> [SET EXERCISE]: Your reply should be a single number: how many lines contain the string "Write".

> [DATA IN THIS EXERCISE]:

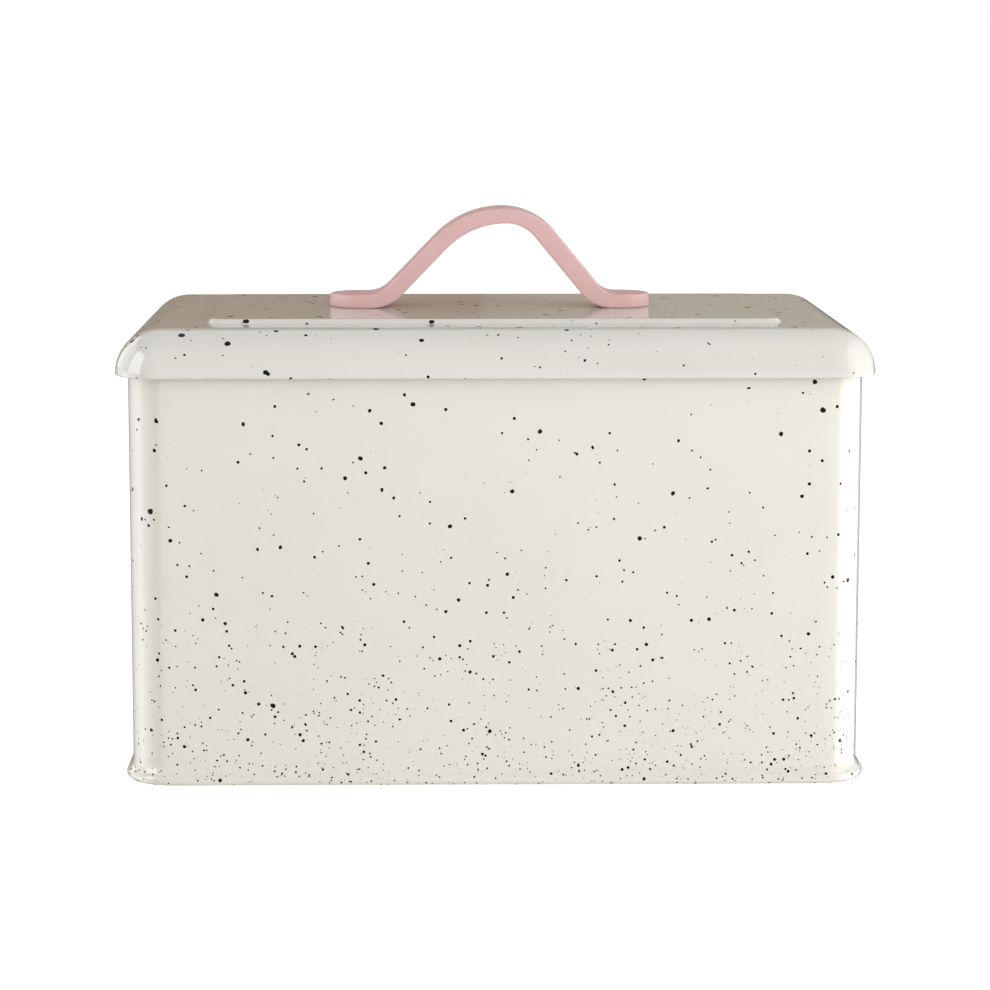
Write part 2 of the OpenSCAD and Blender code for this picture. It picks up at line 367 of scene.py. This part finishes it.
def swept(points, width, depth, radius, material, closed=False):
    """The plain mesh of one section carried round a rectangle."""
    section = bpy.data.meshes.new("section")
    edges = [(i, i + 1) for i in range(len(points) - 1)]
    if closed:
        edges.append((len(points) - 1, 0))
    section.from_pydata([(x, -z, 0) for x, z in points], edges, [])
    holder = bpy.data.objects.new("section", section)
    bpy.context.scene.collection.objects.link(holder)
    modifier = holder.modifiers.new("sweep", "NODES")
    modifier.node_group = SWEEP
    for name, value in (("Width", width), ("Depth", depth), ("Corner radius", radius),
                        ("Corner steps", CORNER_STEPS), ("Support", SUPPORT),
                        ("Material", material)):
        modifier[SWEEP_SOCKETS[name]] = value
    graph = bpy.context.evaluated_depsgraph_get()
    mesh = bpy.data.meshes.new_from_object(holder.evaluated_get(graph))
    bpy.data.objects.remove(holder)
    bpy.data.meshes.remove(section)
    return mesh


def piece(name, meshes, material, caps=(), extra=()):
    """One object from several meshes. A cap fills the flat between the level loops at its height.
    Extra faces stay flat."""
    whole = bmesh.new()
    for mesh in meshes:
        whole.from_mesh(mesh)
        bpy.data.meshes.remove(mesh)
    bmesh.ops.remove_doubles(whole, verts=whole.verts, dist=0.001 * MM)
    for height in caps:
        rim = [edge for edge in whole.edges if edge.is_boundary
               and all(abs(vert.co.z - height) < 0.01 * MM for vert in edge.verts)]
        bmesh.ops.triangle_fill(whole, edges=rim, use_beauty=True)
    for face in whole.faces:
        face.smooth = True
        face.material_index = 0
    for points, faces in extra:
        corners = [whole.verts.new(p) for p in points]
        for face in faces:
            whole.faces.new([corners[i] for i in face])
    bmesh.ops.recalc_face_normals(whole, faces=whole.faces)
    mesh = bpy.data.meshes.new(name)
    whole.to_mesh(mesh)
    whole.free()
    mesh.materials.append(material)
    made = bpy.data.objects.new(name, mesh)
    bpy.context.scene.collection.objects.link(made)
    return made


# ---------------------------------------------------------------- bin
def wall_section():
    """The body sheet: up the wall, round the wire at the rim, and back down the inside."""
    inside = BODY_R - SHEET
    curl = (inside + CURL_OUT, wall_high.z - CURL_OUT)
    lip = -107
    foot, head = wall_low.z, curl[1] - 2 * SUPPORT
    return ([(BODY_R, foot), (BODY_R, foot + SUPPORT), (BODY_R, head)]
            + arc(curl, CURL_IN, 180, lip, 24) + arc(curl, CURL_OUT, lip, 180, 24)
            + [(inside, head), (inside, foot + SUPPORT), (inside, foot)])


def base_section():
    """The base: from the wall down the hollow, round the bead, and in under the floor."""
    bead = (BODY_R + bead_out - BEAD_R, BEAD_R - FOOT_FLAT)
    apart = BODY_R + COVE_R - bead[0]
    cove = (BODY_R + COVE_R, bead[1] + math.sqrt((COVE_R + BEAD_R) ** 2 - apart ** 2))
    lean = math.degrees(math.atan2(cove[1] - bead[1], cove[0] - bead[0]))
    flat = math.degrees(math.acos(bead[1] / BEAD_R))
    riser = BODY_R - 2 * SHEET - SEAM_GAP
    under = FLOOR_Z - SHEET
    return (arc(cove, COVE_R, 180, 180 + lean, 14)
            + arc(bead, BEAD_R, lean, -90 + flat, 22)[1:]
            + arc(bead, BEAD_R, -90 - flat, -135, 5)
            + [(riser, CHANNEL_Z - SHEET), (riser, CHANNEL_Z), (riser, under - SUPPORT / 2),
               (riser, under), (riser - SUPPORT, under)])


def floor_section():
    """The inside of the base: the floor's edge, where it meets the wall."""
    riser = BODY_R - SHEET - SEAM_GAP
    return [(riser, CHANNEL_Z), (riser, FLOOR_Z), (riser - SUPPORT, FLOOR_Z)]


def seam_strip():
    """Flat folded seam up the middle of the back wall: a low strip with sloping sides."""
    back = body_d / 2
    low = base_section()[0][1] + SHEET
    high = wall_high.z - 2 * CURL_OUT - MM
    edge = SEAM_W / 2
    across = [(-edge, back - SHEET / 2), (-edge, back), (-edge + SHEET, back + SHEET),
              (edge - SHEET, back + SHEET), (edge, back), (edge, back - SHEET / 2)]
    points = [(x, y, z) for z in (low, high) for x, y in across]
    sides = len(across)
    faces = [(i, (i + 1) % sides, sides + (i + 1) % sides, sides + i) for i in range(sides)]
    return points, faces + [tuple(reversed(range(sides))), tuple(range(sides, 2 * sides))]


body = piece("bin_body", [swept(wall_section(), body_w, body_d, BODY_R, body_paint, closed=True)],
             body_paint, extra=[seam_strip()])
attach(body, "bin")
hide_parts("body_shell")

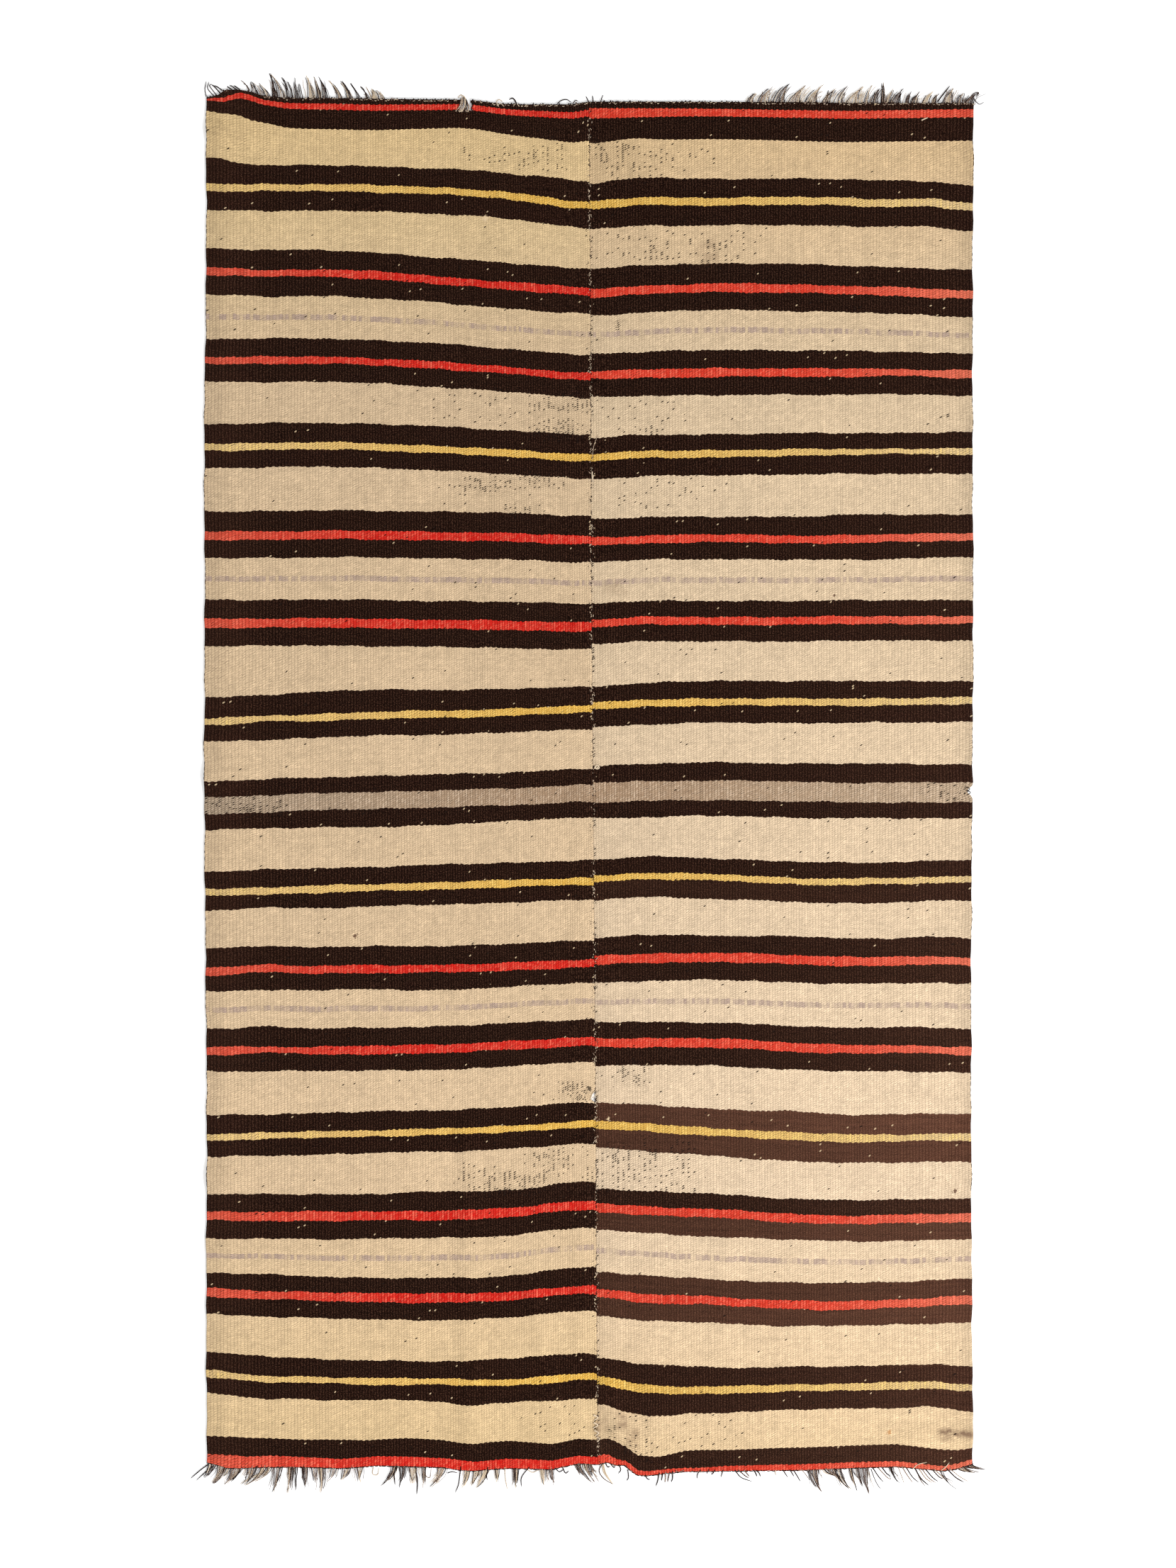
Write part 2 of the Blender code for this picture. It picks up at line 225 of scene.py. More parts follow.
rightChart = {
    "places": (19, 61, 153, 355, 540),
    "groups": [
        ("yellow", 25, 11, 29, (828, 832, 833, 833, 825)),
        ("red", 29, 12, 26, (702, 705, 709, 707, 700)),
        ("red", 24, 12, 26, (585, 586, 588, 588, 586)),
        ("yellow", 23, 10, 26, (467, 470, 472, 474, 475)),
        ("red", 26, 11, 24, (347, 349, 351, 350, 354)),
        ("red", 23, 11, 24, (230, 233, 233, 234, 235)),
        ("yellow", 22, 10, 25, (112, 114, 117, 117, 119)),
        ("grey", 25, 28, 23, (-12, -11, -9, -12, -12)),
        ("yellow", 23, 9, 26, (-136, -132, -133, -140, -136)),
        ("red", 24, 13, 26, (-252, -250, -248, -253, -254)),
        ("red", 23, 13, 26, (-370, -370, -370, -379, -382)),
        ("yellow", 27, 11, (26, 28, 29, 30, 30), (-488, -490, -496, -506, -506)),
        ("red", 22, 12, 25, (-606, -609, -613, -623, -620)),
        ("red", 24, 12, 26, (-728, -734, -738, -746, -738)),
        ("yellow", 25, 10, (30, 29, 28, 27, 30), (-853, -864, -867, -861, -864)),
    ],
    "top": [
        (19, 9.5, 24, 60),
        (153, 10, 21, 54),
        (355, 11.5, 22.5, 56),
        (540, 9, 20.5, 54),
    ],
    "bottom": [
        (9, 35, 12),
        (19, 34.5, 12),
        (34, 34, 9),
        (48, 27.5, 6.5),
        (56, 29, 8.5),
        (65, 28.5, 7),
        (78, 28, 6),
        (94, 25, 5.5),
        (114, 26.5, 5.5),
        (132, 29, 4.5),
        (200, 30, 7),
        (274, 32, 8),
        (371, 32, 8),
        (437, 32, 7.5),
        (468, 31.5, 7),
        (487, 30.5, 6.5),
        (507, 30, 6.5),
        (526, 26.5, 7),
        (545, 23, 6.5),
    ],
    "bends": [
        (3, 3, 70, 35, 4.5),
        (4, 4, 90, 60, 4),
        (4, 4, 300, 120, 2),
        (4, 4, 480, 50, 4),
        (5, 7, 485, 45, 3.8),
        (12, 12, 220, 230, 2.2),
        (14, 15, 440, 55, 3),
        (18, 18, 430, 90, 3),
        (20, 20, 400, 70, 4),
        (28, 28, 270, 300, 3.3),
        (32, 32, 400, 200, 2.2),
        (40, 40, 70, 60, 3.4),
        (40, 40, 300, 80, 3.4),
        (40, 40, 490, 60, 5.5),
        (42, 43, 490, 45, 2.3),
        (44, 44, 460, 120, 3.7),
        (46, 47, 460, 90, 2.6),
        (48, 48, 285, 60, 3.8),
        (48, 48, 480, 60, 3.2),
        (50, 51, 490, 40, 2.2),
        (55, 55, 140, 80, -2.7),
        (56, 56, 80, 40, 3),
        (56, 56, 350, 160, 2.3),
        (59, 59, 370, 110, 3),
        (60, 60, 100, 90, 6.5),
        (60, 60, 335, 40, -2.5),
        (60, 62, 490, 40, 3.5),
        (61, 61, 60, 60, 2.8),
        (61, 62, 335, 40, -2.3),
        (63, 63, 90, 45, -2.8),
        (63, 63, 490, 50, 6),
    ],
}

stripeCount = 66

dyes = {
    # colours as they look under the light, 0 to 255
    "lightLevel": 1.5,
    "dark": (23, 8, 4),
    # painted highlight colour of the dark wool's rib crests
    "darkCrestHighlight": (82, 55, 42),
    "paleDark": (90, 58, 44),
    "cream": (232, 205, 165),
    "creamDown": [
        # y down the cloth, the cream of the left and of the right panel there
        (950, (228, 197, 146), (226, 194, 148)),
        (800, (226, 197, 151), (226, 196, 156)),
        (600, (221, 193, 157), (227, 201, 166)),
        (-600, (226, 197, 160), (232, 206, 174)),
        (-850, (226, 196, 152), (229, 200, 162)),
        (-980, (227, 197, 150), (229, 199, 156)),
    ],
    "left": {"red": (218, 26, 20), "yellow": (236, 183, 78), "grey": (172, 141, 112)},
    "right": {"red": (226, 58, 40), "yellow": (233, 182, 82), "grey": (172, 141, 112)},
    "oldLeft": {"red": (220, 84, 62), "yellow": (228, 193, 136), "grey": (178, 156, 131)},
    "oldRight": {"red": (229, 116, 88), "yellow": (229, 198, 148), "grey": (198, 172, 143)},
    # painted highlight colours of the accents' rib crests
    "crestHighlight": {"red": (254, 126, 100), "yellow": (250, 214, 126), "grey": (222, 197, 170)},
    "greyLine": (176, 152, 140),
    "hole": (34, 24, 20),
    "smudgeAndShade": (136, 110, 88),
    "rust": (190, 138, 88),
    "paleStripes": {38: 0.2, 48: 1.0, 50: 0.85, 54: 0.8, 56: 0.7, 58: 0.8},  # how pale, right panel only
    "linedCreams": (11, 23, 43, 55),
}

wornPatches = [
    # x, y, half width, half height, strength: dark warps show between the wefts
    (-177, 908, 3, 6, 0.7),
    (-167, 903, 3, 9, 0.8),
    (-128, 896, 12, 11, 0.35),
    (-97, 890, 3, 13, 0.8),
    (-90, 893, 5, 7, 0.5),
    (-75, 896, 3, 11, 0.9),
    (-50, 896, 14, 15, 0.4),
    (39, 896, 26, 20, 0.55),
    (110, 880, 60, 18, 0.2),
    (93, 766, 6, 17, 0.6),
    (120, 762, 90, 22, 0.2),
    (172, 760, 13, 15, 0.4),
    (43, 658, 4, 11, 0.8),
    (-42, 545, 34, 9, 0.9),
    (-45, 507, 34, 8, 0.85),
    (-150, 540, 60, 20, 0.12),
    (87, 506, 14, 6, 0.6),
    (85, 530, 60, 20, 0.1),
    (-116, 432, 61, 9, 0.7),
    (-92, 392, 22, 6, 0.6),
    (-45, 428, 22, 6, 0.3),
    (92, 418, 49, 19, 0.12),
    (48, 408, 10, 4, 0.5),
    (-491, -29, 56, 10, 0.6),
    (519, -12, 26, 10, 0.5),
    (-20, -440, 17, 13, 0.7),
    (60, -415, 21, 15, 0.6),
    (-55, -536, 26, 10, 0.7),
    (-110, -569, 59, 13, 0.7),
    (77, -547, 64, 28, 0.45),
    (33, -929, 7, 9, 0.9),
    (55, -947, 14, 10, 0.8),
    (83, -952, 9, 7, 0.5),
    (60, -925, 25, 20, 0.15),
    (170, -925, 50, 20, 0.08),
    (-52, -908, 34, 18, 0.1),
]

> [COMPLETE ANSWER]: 2